社説 被爆70年 継承策 発信力を強める工夫を

 被爆70年は、体験と平和への思いを次代へ引き継ぐことができるかどうかの重要な岐路でもあろう。被爆者の高齢化で、元気に証言できる人はどんどん減っていく。世界の核状況が予断を許さない中、核兵器がもたらす被害を発信する重要性を胸に刻み直したい。

 広島市も当然、危機感を強めている。被爆者の証言を語り継ぐ人材として「被爆体験伝承者」の1期生50人を育成し、ことしから活動を開始したのも、その表れだろう。

 継承の新たなアイデアとして注目を集める伝承者の研修期間は3年にわたる。1年目には原爆被害の実態を学び、2年目に体験を引き継ぐ被爆者を決め、3年目からその被爆者から助言を受けながら実習を重ねる。ゆくゆくは本人に代わって、修学旅行生や国内外の観光客らに証言する役割を担う。
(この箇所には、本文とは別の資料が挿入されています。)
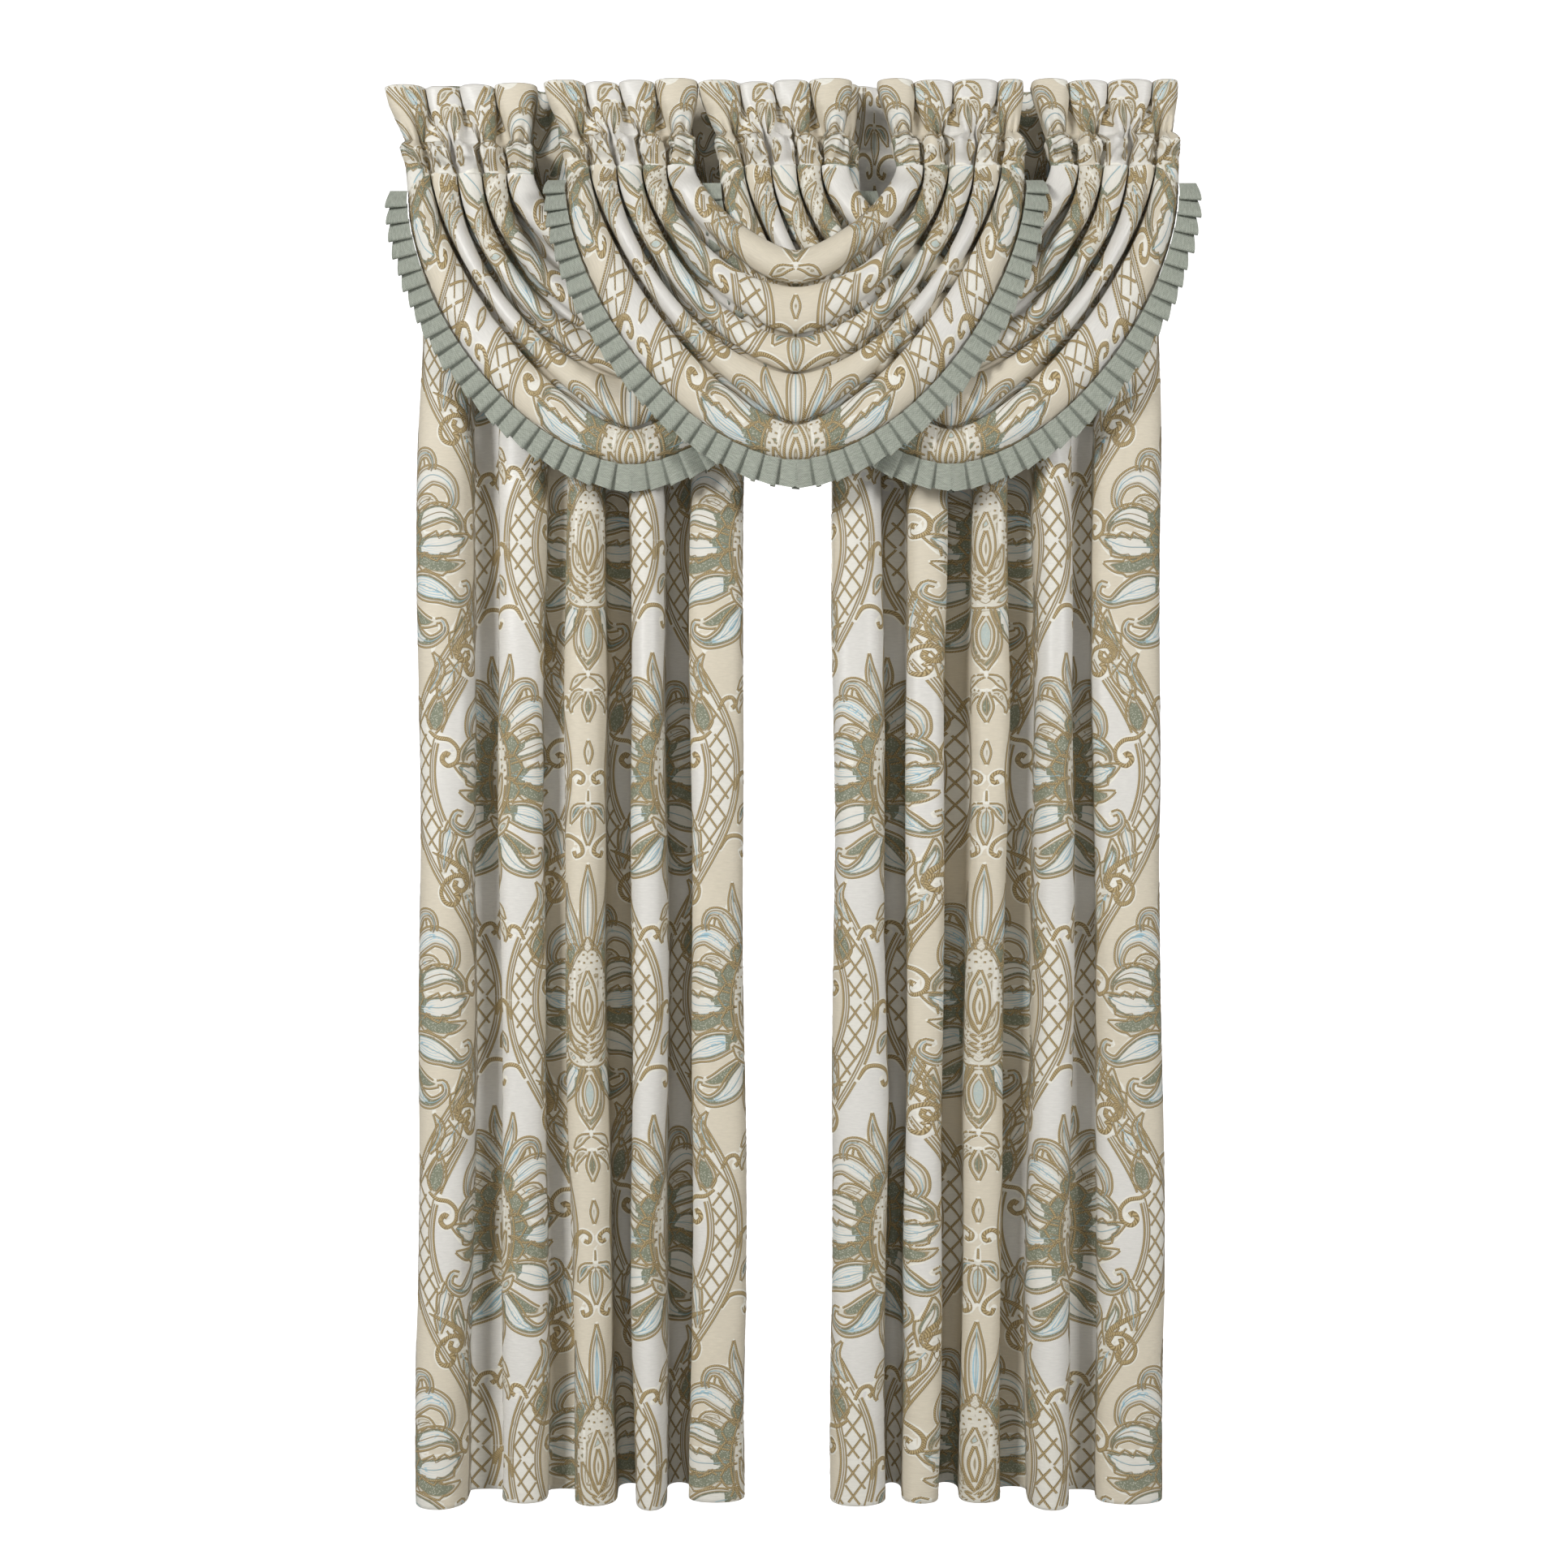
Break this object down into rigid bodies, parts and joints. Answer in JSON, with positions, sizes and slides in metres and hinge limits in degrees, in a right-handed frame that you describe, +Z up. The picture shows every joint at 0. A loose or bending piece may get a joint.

 市の呼び掛けに応え、使命感あふれる人たちが各地から集まったのは間違いない。東京から通って研修を積んだ人もいる。被爆者ではないのに証言する重圧は相当なものだろう。

 ある伝承者による「講話」を聞いてみると「二度と戦争を起こしてはならない、という被爆者の思いを伝えたい」との言葉に心動かされた。被爆者の思いをしっかり継いでいくことを願ってやまない。

 同時に、あの壮絶な体験をどこまで引き継げるかに「限界」があるのも確かだ。例えば肉親を原爆で奪われた悲しみは、現実問題として被爆者の言葉をなぞるだけではなかなか表現しづらい面もあろう。ただ、こうした切なる記憶が被爆地で全く語られなくなるとすれば残念である。若い世代が工夫を重ねることで継承のスタイルを模索する意味は大きいはずだ。

 むろん広島市にとっての継承策はこれだけではない。何より核兵器の非人道性を語らしめる現物資料の役割がさらに重くなることも肝に銘じてほしい。

 原爆資料館は今月で開館60年を迎える。現在、改修が進み2018年春の全面オープンを予定している。約2万点の資料を収蔵する。しかし常時展示できたのは2%ほど。改修後は実物資料の展示を広げ、破壊されたれんが壁や亡くなった人が着ていた衣服、写真などを組み合わせて展示する手法も導入する。コンピューターグラフィックスで市街地の被爆前と後とを再現する試みも予定している。

 ただ学生帽や血で染まったリボンなど、一つ一つの被爆資料に想像力を働かせるのは若い世代にはますます難しくなろう。だからこそ特に被爆死した人たちの遺品については背景にある物語に、これまで以上に光を当ててもらいたい。

 長年、肉親の形見として手元に取っておいたものを寄贈したケースもある。こうした資料にまつわる記憶はこれまでも記録されているが、展示に生かし切れているのはごく一部だろう。現物資料とともに伝える営みがもっと充実すれば、資料館としての発信力は増していく。

 資料館のボランティアガイドの研修をいっそう充実させることも必要だ。逃げ惑う被爆者の姿や叫び声など、現物資料では伝え切れない要素もある。ニーズに応じ、そうした説明や幅広い質問にも対応できる態勢をできる限り整えてほしい。